The Agriculture Ministry is moving to resuscitate abandoned farmlands for the purpose of boosting the non-traditional crops sector and an initial focus would be placed on the East Coast Demerara.
The Land Utilisation Project (LUP) was launched yesterday at Nabaclis, East Coast Demerara and is expected to build on the ministry’s Agricultural Diversification Programme. The project was agreed on following a consultation with farmers and after its initiation on the East Coast; it will roll out in other areas including East Bank Demerara, West Bank Demerara and the Essequibo Coast.

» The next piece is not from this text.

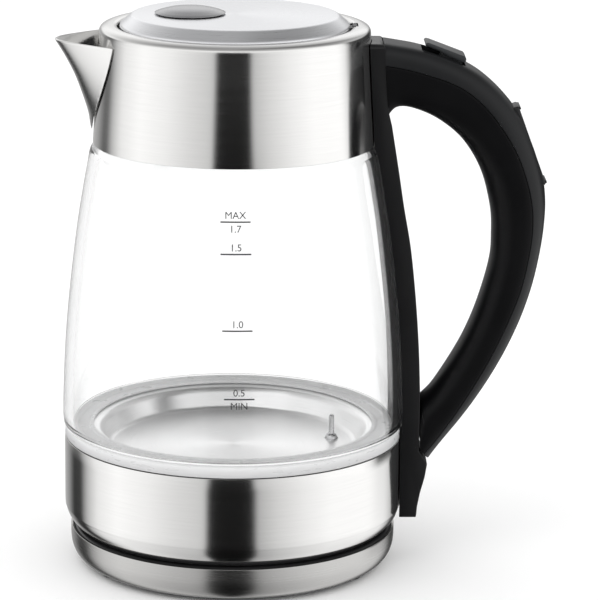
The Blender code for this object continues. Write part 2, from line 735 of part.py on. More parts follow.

Minister Robert Persaud was quoted by the Government Information Agency (GINA) as saying that the initiative is a cooperative approach between government and farmers. He said the project would serve as a motivation to get youths into farming, noting that some $25M would be expended in its first phase as they move to boost production of non-traditional crops from a subsistence level to one of scale. Persaud said too that government will further support the initiative by providing farmers with incentives and equipment to clear the farmlands. The Ministry will also provide a plough for land preparation and planting materials to commence cultivation. He noted that it would be difficult for individual farmers to clear the overgrown vegetation, which he described as semi-jungle.
Persaud also underscored the importance of bringing the land under cultivation saying that “lands which are productive and geographically located in terms to the logistics, to shipping and to air and to processing that these lands be brought quickly under cultivation because some of the other elements of the agriculture diversification is picking up and we need to endure too that we produce,” he added.